Analysis

Big Republican Donors Still on the Fence

Bigwigs are waiting for the first voting contests to provide fresh evidence about who is electable.

Some of America’s biggest conservative donors have yet to commit to a Republican presidential candidate this year, NBC News reports, confirming that the nominating contest is still very much in flux.

According to the most recent data available from the Federal Election Commission, three of the top five donors who spent more than $100 million dollars combined in the 2012 election have yet to make up their minds. Only half of the top ten donors have picked a candidate.

NBC cites a fundraiser, Bobbie Kilberg, saying donors — big and small — are on the fence. “People are saying call me the day after New Hampshire.”

Waiting for New Hampshire

The state is the first to hold a presidential primary next month, a week after voters in Iowa caucus to support their candidate.

As this website has pointed out, Iowa’s heavy concentration of evangelics distorts its nominating contest in favor of Christian conservatives who stand little chance of winning a national election. Ted Cruz, a far-right senator from Texas, is likely to do well there.

New Hampshire has a better record of selecting winners and party bigwigs will be waiting to see which candidates do well there before throwing their weight behind a single one.

The party decides

None of this is unusual or unexpected. The enduring candidacy of property magnate Donald Trump — who is still ahead in national as well as state polls — may be, but the fact that big donors aren’t committing is no reason to think that this year’s Republican primary will be radically different from the past.

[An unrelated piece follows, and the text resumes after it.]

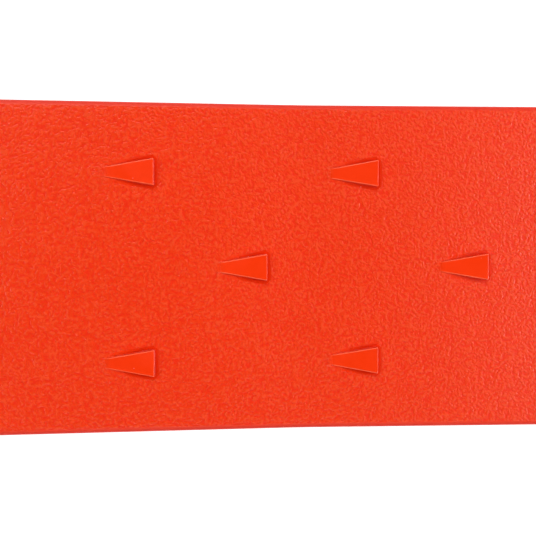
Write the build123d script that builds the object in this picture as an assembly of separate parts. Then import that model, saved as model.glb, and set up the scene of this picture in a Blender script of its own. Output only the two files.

Bloomberg View‘s Jonathan Bernstein argued in October already that party actors may wait until the early states have provided new evidence about who is electable before rallying around a candidate.

The political scientists Marty Cohen, David Karol, Hans Noel and John Zaller argued in 2008 that this is what usually happens: elected, local and state party officials, as well as the looser coalition of donors, insiders and affiliated interest and lobby groups surrounding them, collectively nudge voters in the right direction.

“The party decides,” they argued. Not in smokey rooms behind closed doors, but in myriad subtle ways: by writing caucus and primary rules (including crucial ballot requirements), appointing superdelegates, scheduling debates and spending hundreds of millions of dollars on advertising and organization.

The last part hasn’t happened yet — at least not on a massive scale — but that doesn’t mean it won’t.